*What to produce*:
What lines of the data include the string "axes"? Copy them all.

*Records to use*:
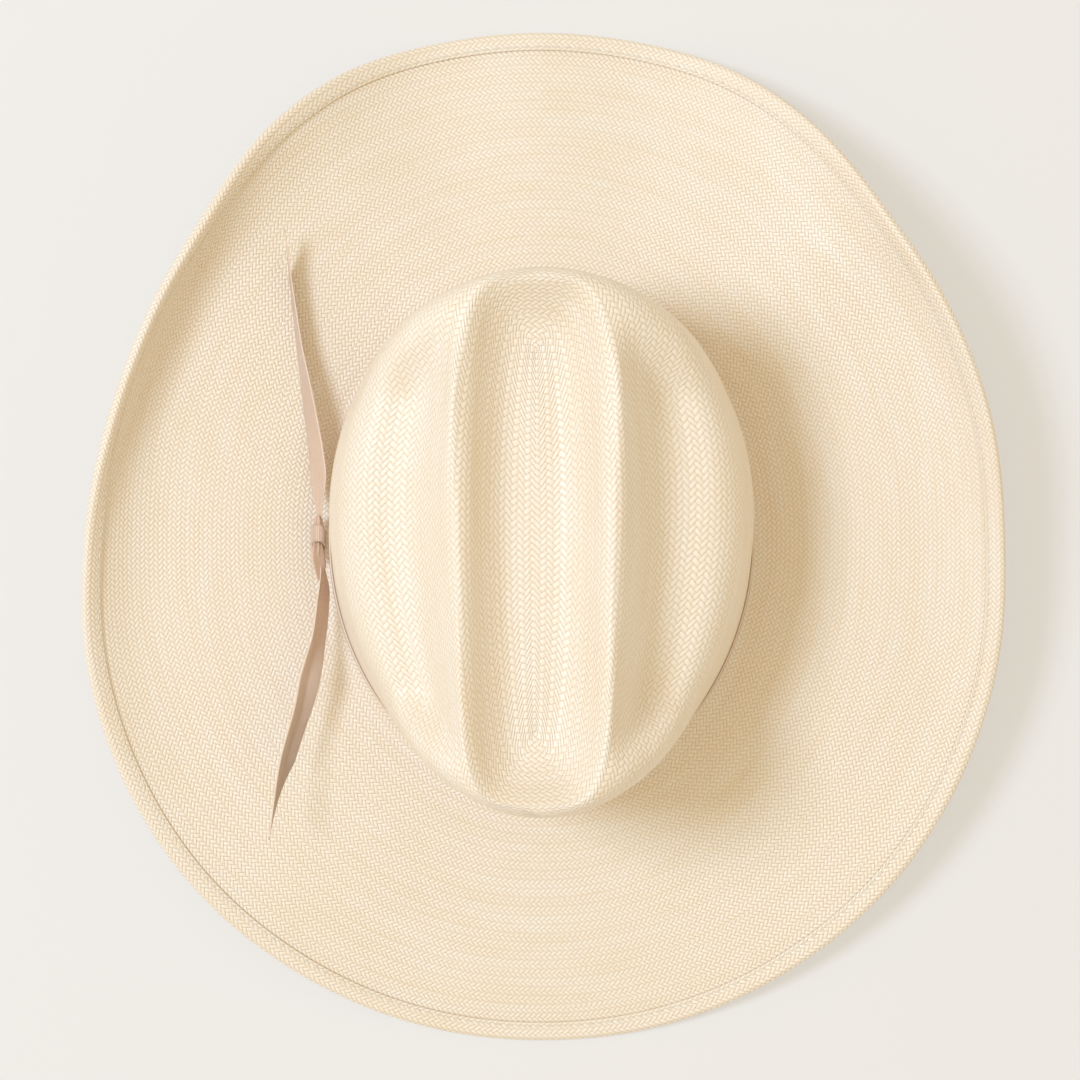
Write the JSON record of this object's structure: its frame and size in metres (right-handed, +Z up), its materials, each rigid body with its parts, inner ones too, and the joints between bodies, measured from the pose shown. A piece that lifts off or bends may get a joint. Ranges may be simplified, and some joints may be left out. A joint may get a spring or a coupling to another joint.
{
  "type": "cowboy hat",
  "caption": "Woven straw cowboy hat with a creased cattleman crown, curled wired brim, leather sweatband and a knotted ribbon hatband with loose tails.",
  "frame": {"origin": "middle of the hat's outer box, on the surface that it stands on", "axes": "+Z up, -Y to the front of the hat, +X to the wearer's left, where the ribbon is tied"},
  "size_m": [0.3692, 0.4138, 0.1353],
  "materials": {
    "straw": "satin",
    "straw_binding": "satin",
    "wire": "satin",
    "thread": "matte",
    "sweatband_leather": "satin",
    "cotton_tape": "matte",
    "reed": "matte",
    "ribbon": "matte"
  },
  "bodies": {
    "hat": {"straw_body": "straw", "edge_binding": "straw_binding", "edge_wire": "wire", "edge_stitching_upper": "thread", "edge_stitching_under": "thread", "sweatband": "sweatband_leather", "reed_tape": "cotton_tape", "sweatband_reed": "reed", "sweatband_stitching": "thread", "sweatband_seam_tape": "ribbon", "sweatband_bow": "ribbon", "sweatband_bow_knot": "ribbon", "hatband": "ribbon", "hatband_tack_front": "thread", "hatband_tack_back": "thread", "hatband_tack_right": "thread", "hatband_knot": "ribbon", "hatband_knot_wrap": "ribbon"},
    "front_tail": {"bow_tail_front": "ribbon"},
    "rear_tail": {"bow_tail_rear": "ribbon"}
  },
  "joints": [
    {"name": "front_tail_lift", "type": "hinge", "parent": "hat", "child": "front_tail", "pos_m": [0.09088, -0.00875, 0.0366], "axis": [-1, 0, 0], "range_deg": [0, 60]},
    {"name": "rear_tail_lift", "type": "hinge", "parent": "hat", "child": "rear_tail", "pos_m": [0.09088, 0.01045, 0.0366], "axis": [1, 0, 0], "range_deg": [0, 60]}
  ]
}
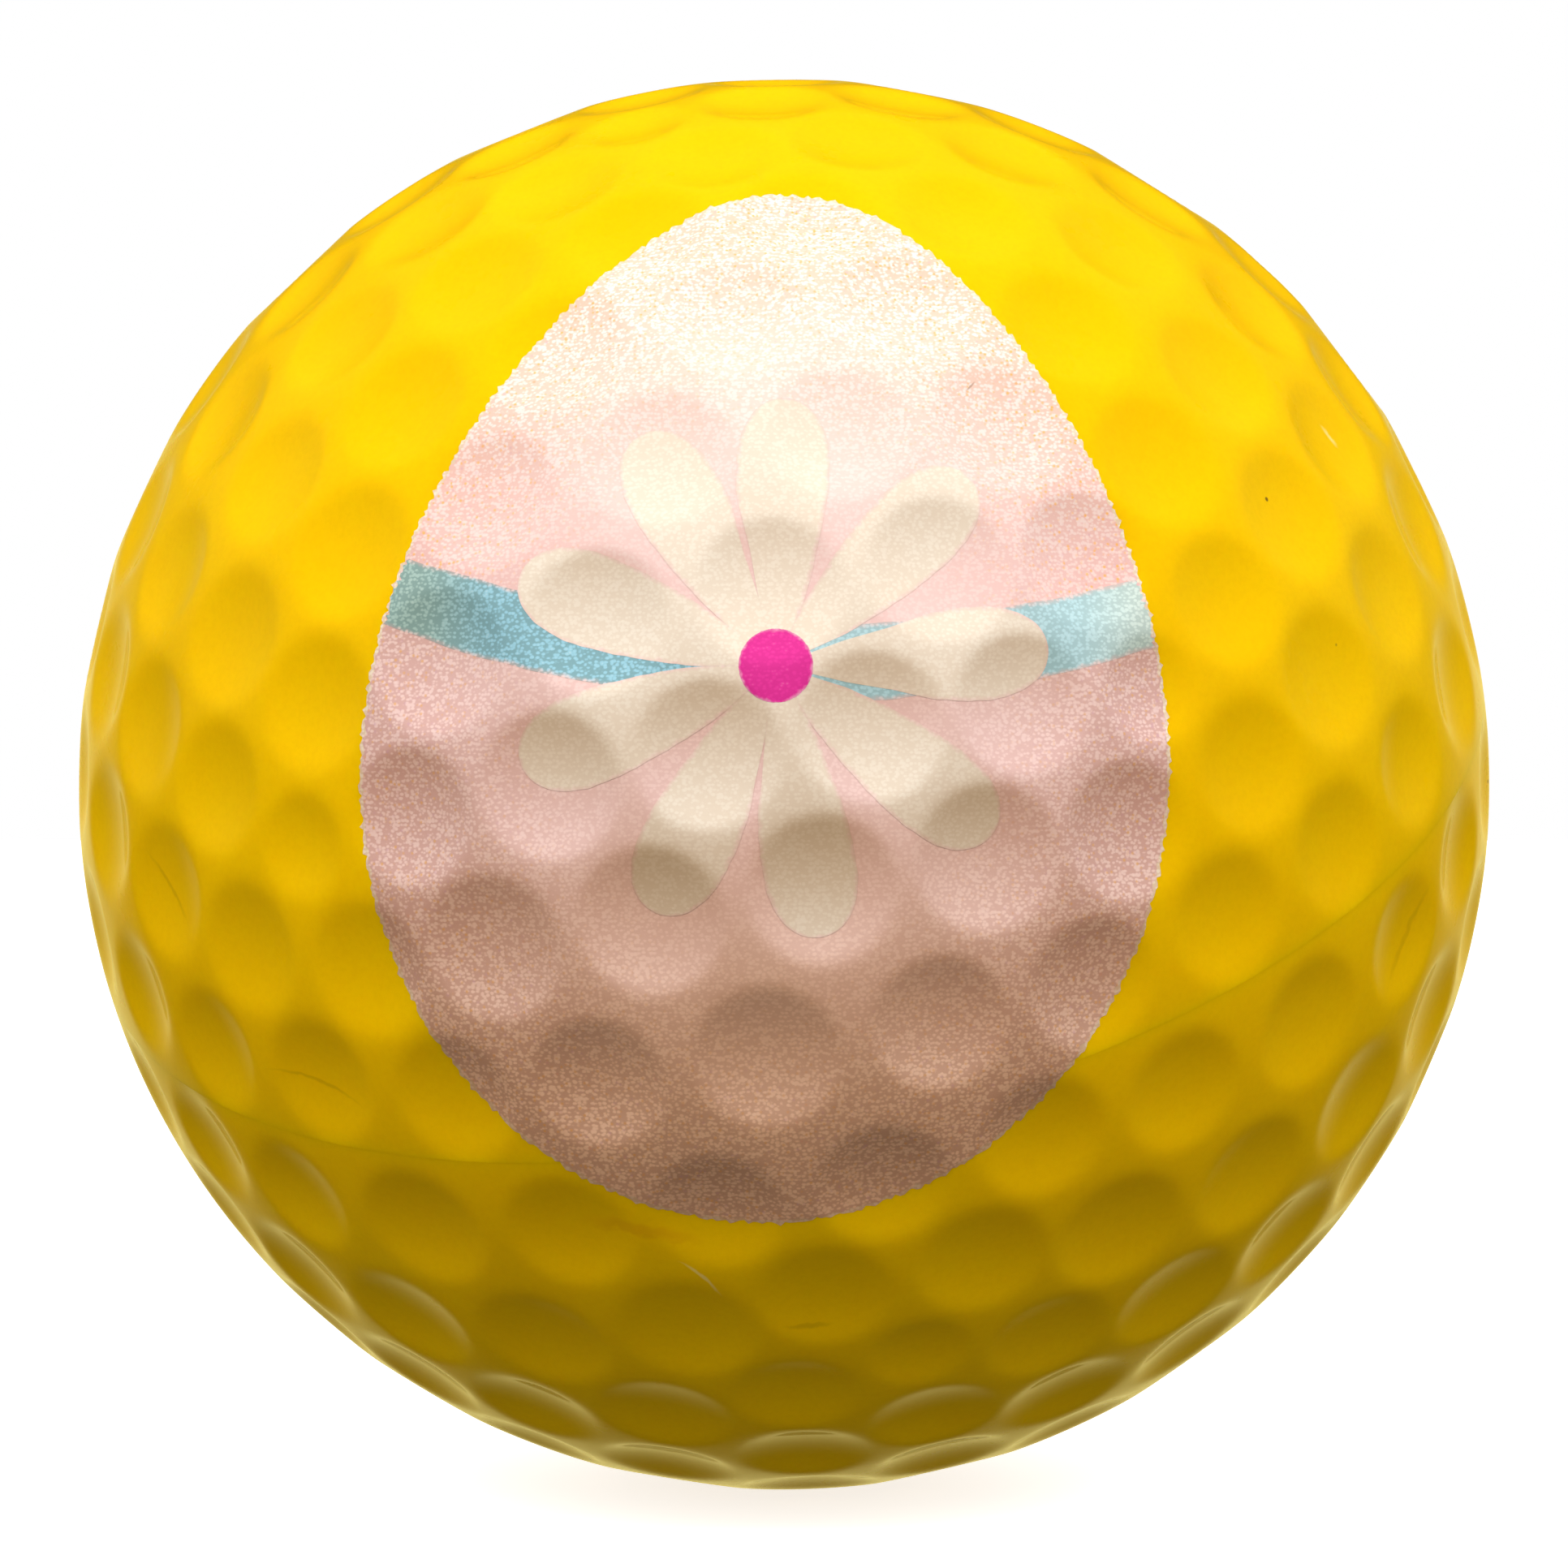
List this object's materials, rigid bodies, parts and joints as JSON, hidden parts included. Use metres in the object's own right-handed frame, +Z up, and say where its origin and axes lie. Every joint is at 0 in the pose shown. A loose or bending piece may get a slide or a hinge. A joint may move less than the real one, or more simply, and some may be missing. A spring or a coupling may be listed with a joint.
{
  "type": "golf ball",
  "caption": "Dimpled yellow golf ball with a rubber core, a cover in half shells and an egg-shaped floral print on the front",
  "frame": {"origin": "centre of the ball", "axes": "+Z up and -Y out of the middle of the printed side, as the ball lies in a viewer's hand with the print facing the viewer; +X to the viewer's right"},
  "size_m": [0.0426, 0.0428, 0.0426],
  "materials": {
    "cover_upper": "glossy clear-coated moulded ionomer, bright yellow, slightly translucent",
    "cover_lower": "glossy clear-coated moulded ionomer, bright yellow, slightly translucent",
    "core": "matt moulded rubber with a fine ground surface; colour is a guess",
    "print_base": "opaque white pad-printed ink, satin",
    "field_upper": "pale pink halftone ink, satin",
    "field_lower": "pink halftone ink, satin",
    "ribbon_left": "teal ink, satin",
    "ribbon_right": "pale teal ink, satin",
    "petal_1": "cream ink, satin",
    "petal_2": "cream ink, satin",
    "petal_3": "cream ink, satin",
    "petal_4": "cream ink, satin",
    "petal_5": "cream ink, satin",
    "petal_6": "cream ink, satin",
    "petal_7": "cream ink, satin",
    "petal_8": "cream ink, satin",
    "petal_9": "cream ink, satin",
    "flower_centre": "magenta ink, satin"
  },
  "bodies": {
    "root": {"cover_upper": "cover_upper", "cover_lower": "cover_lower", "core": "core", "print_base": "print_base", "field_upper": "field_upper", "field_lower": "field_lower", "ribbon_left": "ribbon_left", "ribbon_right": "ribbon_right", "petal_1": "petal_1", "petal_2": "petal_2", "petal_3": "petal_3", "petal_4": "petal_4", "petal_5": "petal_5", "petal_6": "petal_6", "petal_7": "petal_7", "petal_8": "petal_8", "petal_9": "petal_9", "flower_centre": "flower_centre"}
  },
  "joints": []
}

* * *

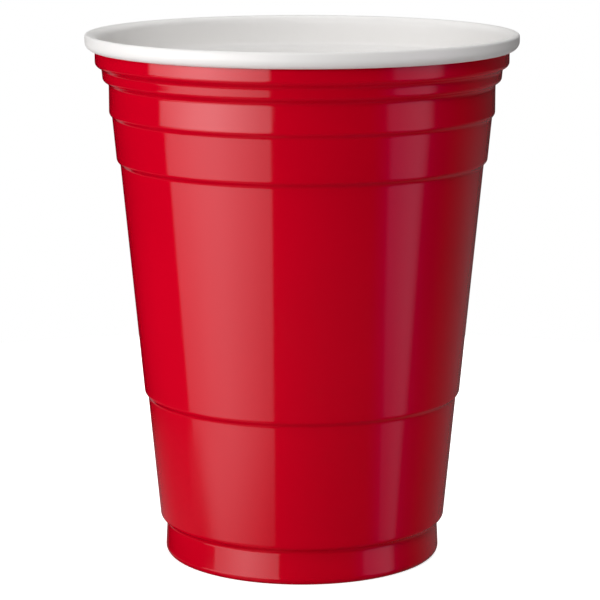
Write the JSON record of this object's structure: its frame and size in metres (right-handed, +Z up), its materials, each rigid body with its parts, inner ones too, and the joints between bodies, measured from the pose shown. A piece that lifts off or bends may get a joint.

*Full response*:
  "frame": {"origin": "middle of the hat's outer box, on the surface that it stands on", "axes": "+Z up, -Y to the front of the hat, +X to the wearer's left, where the ribbon is tied"},
List this object's materials, rigid bodies, parts and joints as JSON, hidden parts included. Use metres in the object's own right-handed frame, +Z up, and say where its origin and axes lie. Every joint is at 0 in the pose shown. A loose or bending piece may get a slide or a hinge. A joint may move less than the real one, or more simply, and some may be missing. A spring or a coupling may be listed with a joint.
  "frame": {"origin": "centre of the ball", "axes": "+Z up and -Y out of the middle of the printed side, as the ball lies in a viewer's hand with the print facing the viewer; +X to the viewer's right"},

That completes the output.